== RECORDED INFORMATION ==
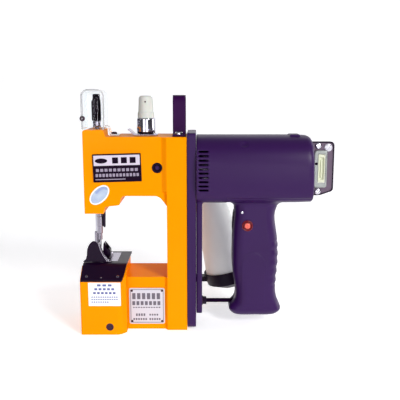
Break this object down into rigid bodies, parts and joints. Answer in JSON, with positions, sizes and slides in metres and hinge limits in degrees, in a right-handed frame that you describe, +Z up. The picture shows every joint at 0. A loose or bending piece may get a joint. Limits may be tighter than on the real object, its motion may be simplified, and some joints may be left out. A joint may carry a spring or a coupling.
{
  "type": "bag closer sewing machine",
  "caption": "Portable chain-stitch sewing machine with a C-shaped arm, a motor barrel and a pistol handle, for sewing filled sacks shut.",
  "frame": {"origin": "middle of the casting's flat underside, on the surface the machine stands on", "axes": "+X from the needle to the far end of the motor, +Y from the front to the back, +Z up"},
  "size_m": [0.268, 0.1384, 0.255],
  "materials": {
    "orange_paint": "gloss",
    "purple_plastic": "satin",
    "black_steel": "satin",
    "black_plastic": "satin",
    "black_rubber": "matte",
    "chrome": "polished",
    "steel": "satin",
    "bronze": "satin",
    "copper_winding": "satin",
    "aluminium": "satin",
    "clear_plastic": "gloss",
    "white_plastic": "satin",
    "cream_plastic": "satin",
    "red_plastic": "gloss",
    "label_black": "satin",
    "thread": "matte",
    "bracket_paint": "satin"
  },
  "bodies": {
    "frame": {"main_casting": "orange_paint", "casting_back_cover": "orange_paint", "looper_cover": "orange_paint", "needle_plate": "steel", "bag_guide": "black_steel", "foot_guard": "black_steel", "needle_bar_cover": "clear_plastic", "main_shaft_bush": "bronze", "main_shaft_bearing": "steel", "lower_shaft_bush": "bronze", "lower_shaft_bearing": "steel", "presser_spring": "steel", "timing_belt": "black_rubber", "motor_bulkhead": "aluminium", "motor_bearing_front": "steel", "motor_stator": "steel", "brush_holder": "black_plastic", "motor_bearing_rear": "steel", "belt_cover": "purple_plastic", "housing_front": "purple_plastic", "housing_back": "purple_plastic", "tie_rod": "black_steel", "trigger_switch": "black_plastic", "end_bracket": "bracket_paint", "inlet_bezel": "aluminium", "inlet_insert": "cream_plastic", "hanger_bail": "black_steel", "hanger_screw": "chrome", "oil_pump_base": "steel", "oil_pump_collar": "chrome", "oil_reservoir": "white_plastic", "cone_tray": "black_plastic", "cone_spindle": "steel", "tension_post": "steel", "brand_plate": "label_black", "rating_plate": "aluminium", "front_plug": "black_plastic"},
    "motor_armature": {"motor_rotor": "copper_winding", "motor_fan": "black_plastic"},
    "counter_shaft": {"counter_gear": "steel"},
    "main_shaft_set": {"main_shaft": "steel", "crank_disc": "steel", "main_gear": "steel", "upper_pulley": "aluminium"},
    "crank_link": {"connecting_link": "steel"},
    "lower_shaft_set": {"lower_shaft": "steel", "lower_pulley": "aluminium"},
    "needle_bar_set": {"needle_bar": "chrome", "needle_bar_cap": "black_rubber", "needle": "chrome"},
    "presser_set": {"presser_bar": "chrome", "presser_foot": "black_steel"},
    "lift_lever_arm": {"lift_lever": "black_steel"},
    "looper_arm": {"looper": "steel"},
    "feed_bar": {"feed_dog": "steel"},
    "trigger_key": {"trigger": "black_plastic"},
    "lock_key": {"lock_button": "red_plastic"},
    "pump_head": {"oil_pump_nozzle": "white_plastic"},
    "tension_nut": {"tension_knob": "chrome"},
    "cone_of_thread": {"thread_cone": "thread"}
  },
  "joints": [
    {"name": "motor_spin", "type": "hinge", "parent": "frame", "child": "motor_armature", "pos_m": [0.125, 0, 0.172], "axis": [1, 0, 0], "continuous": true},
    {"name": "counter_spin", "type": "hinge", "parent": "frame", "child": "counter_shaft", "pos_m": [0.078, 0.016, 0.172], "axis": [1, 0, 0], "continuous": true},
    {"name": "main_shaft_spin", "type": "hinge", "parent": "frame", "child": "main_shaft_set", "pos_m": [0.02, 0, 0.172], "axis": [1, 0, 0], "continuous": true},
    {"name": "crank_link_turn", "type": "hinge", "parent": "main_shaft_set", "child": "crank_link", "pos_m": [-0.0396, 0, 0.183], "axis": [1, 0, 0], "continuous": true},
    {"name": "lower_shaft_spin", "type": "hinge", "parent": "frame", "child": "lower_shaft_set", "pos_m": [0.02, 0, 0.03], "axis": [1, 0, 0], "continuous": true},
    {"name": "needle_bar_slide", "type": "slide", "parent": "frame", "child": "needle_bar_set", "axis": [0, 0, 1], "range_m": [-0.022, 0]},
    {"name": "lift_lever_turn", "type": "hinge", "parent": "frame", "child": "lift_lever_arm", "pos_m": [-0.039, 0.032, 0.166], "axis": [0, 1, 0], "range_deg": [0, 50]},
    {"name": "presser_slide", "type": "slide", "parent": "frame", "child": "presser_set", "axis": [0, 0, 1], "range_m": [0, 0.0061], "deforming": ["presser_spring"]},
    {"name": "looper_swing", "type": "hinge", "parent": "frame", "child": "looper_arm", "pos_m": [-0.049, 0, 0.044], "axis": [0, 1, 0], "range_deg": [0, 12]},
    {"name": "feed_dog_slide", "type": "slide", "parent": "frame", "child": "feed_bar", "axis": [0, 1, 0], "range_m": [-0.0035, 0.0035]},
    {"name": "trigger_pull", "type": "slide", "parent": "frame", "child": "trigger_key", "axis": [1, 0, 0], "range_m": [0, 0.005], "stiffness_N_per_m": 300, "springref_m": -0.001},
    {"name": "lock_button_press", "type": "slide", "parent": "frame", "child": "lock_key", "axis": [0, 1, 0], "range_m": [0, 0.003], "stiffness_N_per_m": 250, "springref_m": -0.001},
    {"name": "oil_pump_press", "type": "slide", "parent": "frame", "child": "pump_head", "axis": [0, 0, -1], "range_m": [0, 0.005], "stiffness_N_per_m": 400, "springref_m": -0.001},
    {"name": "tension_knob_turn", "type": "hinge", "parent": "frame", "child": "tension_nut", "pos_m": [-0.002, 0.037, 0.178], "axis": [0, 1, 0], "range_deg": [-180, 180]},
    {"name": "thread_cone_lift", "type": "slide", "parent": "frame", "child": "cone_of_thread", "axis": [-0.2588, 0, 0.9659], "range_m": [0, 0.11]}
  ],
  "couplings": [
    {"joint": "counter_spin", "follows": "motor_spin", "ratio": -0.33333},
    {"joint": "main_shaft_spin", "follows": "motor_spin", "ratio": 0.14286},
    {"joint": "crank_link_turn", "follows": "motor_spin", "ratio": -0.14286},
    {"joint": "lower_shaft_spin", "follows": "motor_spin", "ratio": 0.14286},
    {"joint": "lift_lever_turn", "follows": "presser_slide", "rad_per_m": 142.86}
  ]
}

== DO THIS ==
Give an exact repetition of all the material.

== ANSWER ==
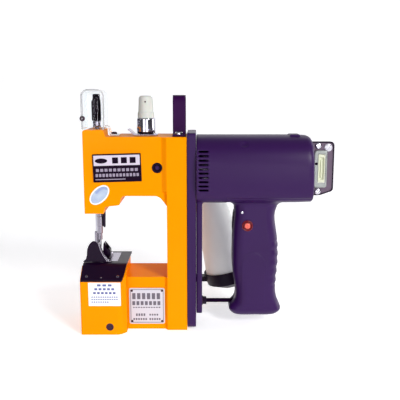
Break this object down into rigid bodies, parts and joints. Answer in JSON, with positions, sizes and slides in metres and hinge limits in degrees, in a right-handed frame that you describe, +Z up. The picture shows every joint at 0. A loose or bending piece may get a joint. Limits may be tighter than on the real object, its motion may be simplified, and some joints may be left out. A joint may carry a spring or a coupling.
{
  "type": "bag closer sewing machine",
  "caption": "Portable chain-stitch sewing machine with a C-shaped arm, a motor barrel and a pistol handle, for sewing filled sacks shut.",
  "frame": {"origin": "middle of the casting's flat underside, on the surface the machine stands on", "axes": "+X from the needle to the far end of the motor, +Y from the front to the back, +Z up"},
  "size_m": [0.268, 0.1384, 0.255],
  "materials": {
    "orange_paint": "gloss",
    "purple_plastic": "satin",
    "black_steel": "satin",
    "black_plastic": "satin",
    "black_rubber": "matte",
    "chrome": "polished",
    "steel": "satin",
    "bronze": "satin",
    "copper_winding": "satin",
    "aluminium": "satin",
    "clear_plastic": "gloss",
    "white_plastic": "satin",
    "cream_plastic": "satin",
    "red_plastic": "gloss",
    "label_black": "satin",
    "thread": "matte",
    "bracket_paint": "satin"
  },
  "bodies": {
    "frame": {"main_casting": "orange_paint", "casting_back_cover": "orange_paint", "looper_cover": "orange_paint", "needle_plate": "steel", "bag_guide": "black_steel", "foot_guard": "black_steel", "needle_bar_cover": "clear_plastic", "main_shaft_bush": "bronze", "main_shaft_bearing": "steel", "lower_shaft_bush": "bronze", "lower_shaft_bearing": "steel", "presser_spring": "steel", "timing_belt": "black_rubber", "motor_bulkhead": "aluminium", "motor_bearing_front": "steel", "motor_stator": "steel", "brush_holder": "black_plastic", "motor_bearing_rear": "steel", "belt_cover": "purple_plastic", "housing_front": "purple_plastic", "housing_back": "purple_plastic", "tie_rod": "black_steel", "trigger_switch": "black_plastic", "end_bracket": "bracket_paint", "inlet_bezel": "aluminium", "inlet_insert": "cream_plastic", "hanger_bail": "black_steel", "hanger_screw": "chrome", "oil_pump_base": "steel", "oil_pump_collar": "chrome", "oil_reservoir": "white_plastic", "cone_tray": "black_plastic", "cone_spindle": "steel", "tension_post": "steel", "brand_plate": "label_black", "rating_plate": "aluminium", "front_plug": "black_plastic"},
    "motor_armature": {"motor_rotor": "copper_winding", "motor_fan": "black_plastic"},
    "counter_shaft": {"counter_gear": "steel"},
    "main_shaft_set": {"main_shaft": "steel", "crank_disc": "steel", "main_gear": "steel", "upper_pulley": "aluminium"},
    "crank_link": {"connecting_link": "steel"},
    "lower_shaft_set": {"lower_shaft": "steel", "lower_pulley": "aluminium"},
    "needle_bar_set": {"needle_bar": "chrome", "needle_bar_cap": "black_rubber", "needle": "chrome"},
    "presser_set": {"presser_bar": "chrome", "presser_foot": "black_steel"},
    "lift_lever_arm": {"lift_lever": "black_steel"},
    "looper_arm": {"looper": "steel"},
    "feed_bar": {"feed_dog": "steel"},
    "trigger_key": {"trigger": "black_plastic"},
    "lock_key": {"lock_button": "red_plastic"},
    "pump_head": {"oil_pump_nozzle": "white_plastic"},
    "tension_nut": {"tension_knob": "chrome"},
    "cone_of_thread": {"thread_cone": "thread"}
  },
  "joints": [
    {"name": "motor_spin", "type": "hinge", "parent": "frame", "child": "motor_armature", "pos_m": [0.125, 0, 0.172], "axis": [1, 0, 0], "continuous": true},
    {"name": "counter_spin", "type": "hinge", "parent": "frame", "child": "counter_shaft", "pos_m": [0.078, 0.016, 0.172], "axis": [1, 0, 0], "continuous": true},
    {"name": "main_shaft_spin", "type": "hinge", "parent": "frame", "child": "main_shaft_set", "pos_m": [0.02, 0, 0.172], "axis": [1, 0, 0], "continuous": true},
    {"name": "crank_link_turn", "type": "hinge", "parent": "main_shaft_set", "child": "crank_link", "pos_m": [-0.0396, 0, 0.183], "axis": [1, 0, 0], "continuous": true},
    {"name": "lower_shaft_spin", "type": "hinge", "parent": "frame", "child": "lower_shaft_set", "pos_m": [0.02, 0, 0.03], "axis": [1, 0, 0], "continuous": true},
    {"name": "needle_bar_slide", "type": "slide", "parent": "frame", "child": "needle_bar_set", "axis": [0, 0, 1], "range_m": [-0.022, 0]},
    {"name": "lift_lever_turn", "type": "hinge", "parent": "frame", "child": "lift_lever_arm", "pos_m": [-0.039, 0.032, 0.166], "axis": [0, 1, 0], "range_deg": [0, 50]},
    {"name": "presser_slide", "type": "slide", "parent": "frame", "child": "presser_set", "axis": [0, 0, 1], "range_m": [0, 0.0061], "deforming": ["presser_spring"]},
    {"name": "looper_swing", "type": "hinge", "parent": "frame", "child": "looper_arm", "pos_m": [-0.049, 0, 0.044], "axis": [0, 1, 0], "range_deg": [0, 12]},
    {"name": "feed_dog_slide", "type": "slide", "parent": "frame", "child": "feed_bar", "axis": [0, 1, 0], "range_m": [-0.0035, 0.0035]},
    {"name": "trigger_pull", "type": "slide", "parent": "frame", "child": "trigger_key", "axis": [1, 0, 0], "range_m": [0, 0.005], "stiffness_N_per_m": 300, "springref_m": -0.001},
    {"name": "lock_button_press", "type": "slide", "parent": "frame", "child": "lock_key", "axis": [0, 1, 0], "range_m": [0, 0.003], "stiffness_N_per_m": 250, "springref_m": -0.001},
    {"name": "oil_pump_press", "type": "slide", "parent": "frame", "child": "pump_head", "axis": [0, 0, -1], "range_m": [0, 0.005], "stiffness_N_per_m": 400, "springref_m": -0.001},
    {"name": "tension_knob_turn", "type": "hinge", "parent": "frame", "child": "tension_nut", "pos_m": [-0.002, 0.037, 0.178], "axis": [0, 1, 0], "range_deg": [-180, 180]},
    {"name": "thread_cone_lift", "type": "slide", "parent": "frame", "child": "cone_of_thread", "axis": [-0.2588, 0, 0.9659], "range_m": [0, 0.11]}
  ],
  "couplings": [
    {"joint": "counter_spin", "follows": "motor_spin", "ratio": -0.33333},
    {"joint": "main_shaft_spin", "follows": "motor_spin", "ratio": 0.14286},
    {"joint": "crank_link_turn", "follows": "motor_spin", "ratio": -0.14286},
    {"joint": "lower_shaft_spin", "follows": "motor_spin", "ratio": 0.14286},
    {"joint": "lift_lever_turn", "follows": "presser_slide", "rad_per_m": 142.86}
  ]
}